A legitimação de políticas criminais mais repressivas serve para consolidar a intencional separação da sociedade em dois grupos bem definidos: os “bons” e os “maus” que devem ser separados dos primeiros em nome da ‘paz social’. Evidentemente, tal separação é sustentada pelo antagonismo de classes próprio do sistema capitalista. A ideologia burguesa promove a ilusão da defesa social legitimando a aplicação do poder punitivo por parte do Estado com a finalidade de “proteger” a sociedade do crime.   Entretanto, o avanço da violência através do crime organizado revela que a tradicional ideologia legitimadora da pena (reeducação) é uma farsa. Não há nada de novo nesta afirmação, porém, ela invoca a necessidade de relacionar os sistemas punitivos concretos às exigências próprias do modo de produção capitalista. Nesta ótica, com o caos estabelecido, avançam as discussões de privatização do sistema penal e do trabalho nos presídios.

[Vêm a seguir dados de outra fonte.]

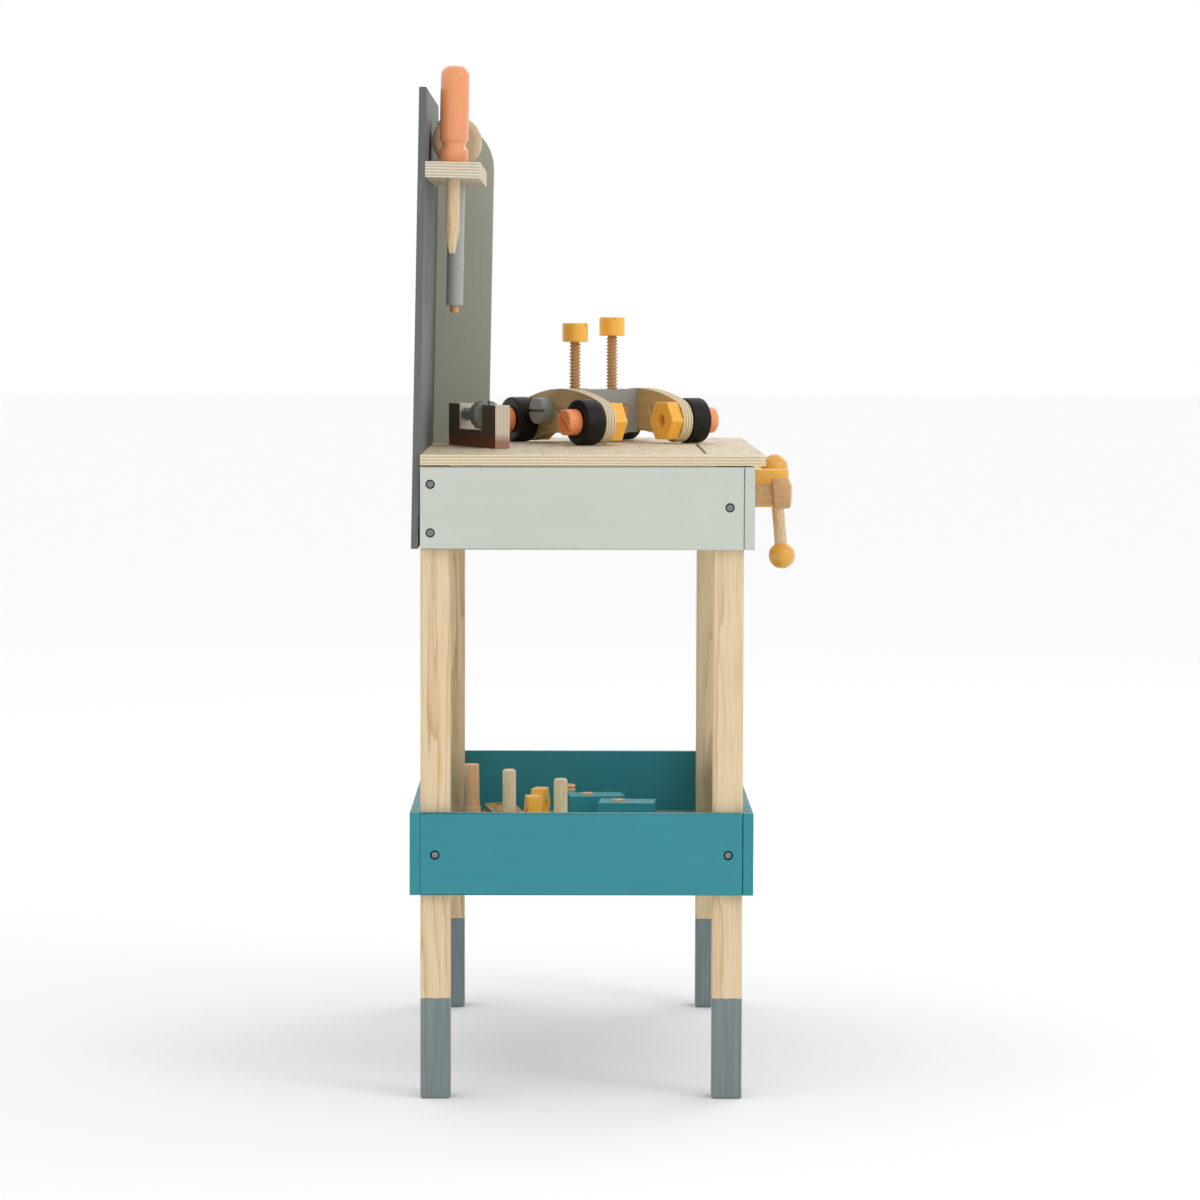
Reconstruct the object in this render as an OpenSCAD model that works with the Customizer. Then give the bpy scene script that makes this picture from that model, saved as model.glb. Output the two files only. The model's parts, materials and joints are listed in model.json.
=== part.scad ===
// Toy workbench: four legs, an apron and a shelf tray, a worktop with a front vise, a tool board
// with hanging tools, a bolted toy truck on top and loose building pieces in the tray.
// X runs along the bench's width, -Y is the front, +Z is up. The floor is at Z = 0.

/* [Frame] */
// Width over the side boards
bench_w = 500; // [470:1:540]
// Depth over the legs, front to back
leg_span = 264; // [250:1:290]
// Side of the square leg section
leg_w = 24.5; // [20:0.5:28]
// Height of the worktop's upper face
top_z = 529.5; // [520:0.5:545]
// Thickness of the plywood worktop
top_t = 8.5; // [6:0.5:9]
// Overhang of the worktop in front of the front board
top_overhang = 9; // [4:1:14]
// Corner radius of the worktop
top_corner_r = 6; // [2:1:12]
// Height of the painted apron and tray boards
board_h = 67.5; // [62:0.5:68]
// Thickness of the side boards
side_t = 8; // [6:0.5:10]
// Thickness of the front and back boards
board_t = 8.5; // [6:0.5:10]
// Height of the apron's lower edge
apron_z = 452.5; // [445:0.5:453]
// Height of the tray's lower edge
tray_z = 169.5; // [150:0.5:190]
// Height of the tray floor's upper face above the tray's lower edge
floor_rise = 12.5; // [11:0.5:16]
// Thickness of the tray floor
floor_t = 5; // [3:0.5:6]

/* [Worktop details] */
// Radius of the peg holes
peg_hole_r = 6.2; // [5:0.1:8]
// Distance of the peg holes from the middle, along the width
peg_hole_x = 190; // [170:1:200]
// Distance of the peg holes from the middle, along the depth
peg_hole_y = 46; // [30:1:60]
// Width of the sawn ruler groove
groove_w = 3; // [2:0.5:4]
// Distance of the groove from the worktop's front edge
groove_inset = 48; // [44:1:52]

/* [Tool board] */
// Forward lean of the tool board, in degrees
lean = 1.05; // [0:0.05:1.5]
// Width of the tool board
panel_w = 323; // [318:1:330]
// Thickness of the tool board
panel_t = 6; // [5:0.5:8]
// Height of the tool board, lower edge to upper edge
panel_h = 374.6; // [360:0.1:390]
// Radius of the tool board's far upper corner
panel_corner_r = 20; // [5:1:30]
// Depth of the end wing, in front of the tool board
wing_d = 50; // [46:1:54]
// Thickness of the end wing
wing_t = 8; // [6:0.5:10]
// Height of the wing's upper edge above the worktop
wing_h = 284.5; // [270:0.5:290]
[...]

Os meios de comunicação, utilizados como instrumentos do sistema, intensificam a ideologia burguesa impregnada, motivam o poderio repressor do estado e invocam medidas de violência extrema como a pena de morte, a redução da idade penal, o toque de recolher, etc. O capitalismo instrumentalizou o sistema penal e necessita dele para conter o exército de trabalhadores obrigados a vender a força de trabalho sob condições cada vez mais precárias, pois na sociedade capitalista, o sistema penitenciário depende, sobretudo, do desenvolvimento do mercado de trabalho. Para isso, o estado burguês enrijece seus mecanismos de repressão, impulsionando a criminalização de forma cada vez mais ostensiva, visando proteger os interesses dos grandes proprietários do capital.

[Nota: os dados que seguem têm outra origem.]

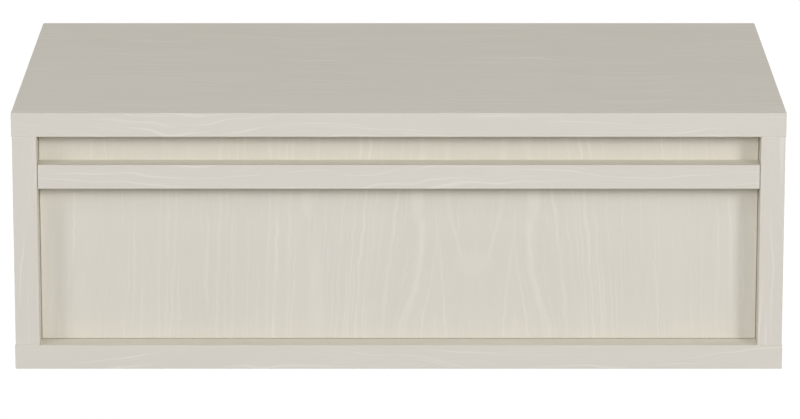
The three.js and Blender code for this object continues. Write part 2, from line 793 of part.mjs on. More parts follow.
function addBox() {
  for (const [hand, ways] of Object.entries(hands)) addBoxSide(hand, ways);
  addBoxEnd("drawer_box_front", boxFront, -1, frontScrewHoles);
  addBoxEnd("drawer_box_back", boxRear, 1, []);
  const bottom = block([-bottomHalf, bottomHalf], bottomAlong, bottomUp);
  add(drawer, "drawer_bottom", bottom, "birch");
  frontScrewPlaces.forEach((place, i) =>
    add(drawer, `front_screw_${i + 1}`, domed(frontScrew, "back", place), "zincSteel"),
  );
}

// The drawer front stands back in the case, and the pull lies across it, held from behind.
function addDrawerFront() {
  const half = innerHalf - frontGap;
  const pullPlaces = spread(pullScrewCount, half - pullScrewInset).map((x) => [
    x,
    frontBack,
    pullMiddle,
  ]);
  const pullHoles = pullPlaces.map((place) => sunkHole(pullScrew, "back", place));

  const up = [floorTop + frontGap, topUnderside - frontGap];
  const front = easedBoard([-half, half], [frontFace, frontBack], up);
  add(drawer, "drawer_front", cut(front, [...frontScrewHoles, ...pullHoles]), "limedAsh");

  const along = [caseFront + pullSetback, frontFace];
  const rail = easedBoard([-half, half], along, [pullTop - pullHeight, pullTop]);
  add(drawer, "rail_pull", cut(rail, pullHoles), "limedAsh");
  pullPlaces.forEach((place, i) =>
    add(drawer, `pull_screw_${i + 1}`, countersunk(pullScrew, "back", place), "zincSteel"),
  );
}

addWallCleat();
for (const [name, level] of Object.entries(levels)) addLevel(name, level);
for (const [hand, ways] of Object.entries(hands)) addSidePanel(hand, ways);
addBackPanel();
addHangingRail();
addCaseCleat();
addDrawerFront();
addBox();
for (const [hand, ways] of Object.entries(hands)) addSlide(hand, ways);

export default nightstand;
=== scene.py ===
# A floating nightstand with one drawer: its finishes, its screws, slides and levers, and the studio.
# Metres, in the frame's own axes: +X to the right, +Y towards the wall, +Z up.
import json
import math
import bmesh
import bpy
import numpy as np
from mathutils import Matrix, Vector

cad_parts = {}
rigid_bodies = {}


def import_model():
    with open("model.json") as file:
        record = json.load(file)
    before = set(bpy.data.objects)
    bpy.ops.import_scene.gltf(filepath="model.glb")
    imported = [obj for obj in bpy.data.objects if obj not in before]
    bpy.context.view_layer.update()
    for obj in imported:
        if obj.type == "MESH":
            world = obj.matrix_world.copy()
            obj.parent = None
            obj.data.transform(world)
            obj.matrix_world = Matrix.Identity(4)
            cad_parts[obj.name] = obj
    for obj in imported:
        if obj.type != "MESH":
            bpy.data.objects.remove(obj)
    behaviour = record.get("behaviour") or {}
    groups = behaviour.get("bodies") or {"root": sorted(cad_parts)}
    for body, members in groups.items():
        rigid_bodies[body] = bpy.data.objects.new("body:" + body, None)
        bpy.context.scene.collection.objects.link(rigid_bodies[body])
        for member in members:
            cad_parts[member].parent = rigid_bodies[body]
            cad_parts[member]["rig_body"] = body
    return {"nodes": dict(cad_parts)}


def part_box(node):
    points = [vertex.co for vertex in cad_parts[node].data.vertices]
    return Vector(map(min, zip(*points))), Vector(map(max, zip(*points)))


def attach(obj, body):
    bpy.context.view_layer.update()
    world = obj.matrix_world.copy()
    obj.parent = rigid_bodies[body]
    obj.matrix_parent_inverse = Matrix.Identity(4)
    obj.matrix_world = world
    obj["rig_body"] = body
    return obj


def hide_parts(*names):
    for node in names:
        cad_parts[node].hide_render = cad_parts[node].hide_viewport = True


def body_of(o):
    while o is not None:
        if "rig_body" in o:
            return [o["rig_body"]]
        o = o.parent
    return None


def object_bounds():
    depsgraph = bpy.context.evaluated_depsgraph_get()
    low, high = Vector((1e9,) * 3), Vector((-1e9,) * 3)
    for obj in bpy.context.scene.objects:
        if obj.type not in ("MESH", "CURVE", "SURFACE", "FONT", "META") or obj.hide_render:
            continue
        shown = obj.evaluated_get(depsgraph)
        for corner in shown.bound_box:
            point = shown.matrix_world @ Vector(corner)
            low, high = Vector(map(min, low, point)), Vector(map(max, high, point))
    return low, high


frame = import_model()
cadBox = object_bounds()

mm = 0.001
nodes = frame["nodes"]


# Studio

camera = {
    "place": (0.001, -3.9699, 0.8809),
    "pitchDown": 13.683,  # degrees
    "lens": 215.89,  # mm
    "sensorWidth": 36.0,  # mm
}

studio = {
    "lampDistance": 5.0,
    "ambient": 0.056,  # what the room gives from all round; 1 shows a colour as it is written
    "topAboveFloor": 0.60,  # the usual height of a nightstand's top
    "floorReach": 4.0,
    "floorSides": 96,
    "floorColour": "#BCBBB9",
    "floorGlow": 0.69,  # only for the eye and for gloss, so that the floor is white outside the shadow
}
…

Em análise, na Crítica do programa de Gotha, Marx denunciou o direito burguês como direito desigual, explicitando como essa igualdade formal encobre a desigualdade substancial existente entre proletários, que são obrigados a vender sua força de trabalho para sobreviver a partir da expropriação dos meios de vida por parte dos capitalistas. O caráter ideológico do direito penal além de não ser igual, nem defender os interesses de todos, não pode apresentar soluções aos problemas de grande envergadura como o da segurança pública ou do aumento da criminalidade. Além disso, o direito penal funciona exatamente para o que deve funcionar. É o braço jurídico/estatal que cumpre sua função de forma exemplar, pois criminaliza a massa de reserva impondo controle absoluto e não dando outra opção além da completa dependência do aparelho de poder estatal.

O capitalismo somente pode manter-se aplicando medidas criminosas de repressão e pouco ‘precisa’ fazer para conter a violência do crime organizado e a superlotação nos presídios do país. A luta por segurança pública não se contenta com a ‘reforma’ de presídios e o reforço no poder repressivo estatal, que inflama os incêndios do crime organizado, desarma a população e instrumentaliza o sistema carcerário para proteger e assegurar os interesses dos capitalistas. O combate ao sistema criminoso que é o capitalismo se dá no campo de guerra da luta de classes, onde o extermínio de trabalhadores ocorre a cada gota de sangue extraída para sustentar o lucro da burguesia capitalista. E as armas da grande massa de trabalhadores é a retomada de seus instrumentos de organização, na luta contra toda forma de violência e exploração que sustenta as estruturas podres do sistema capitalista.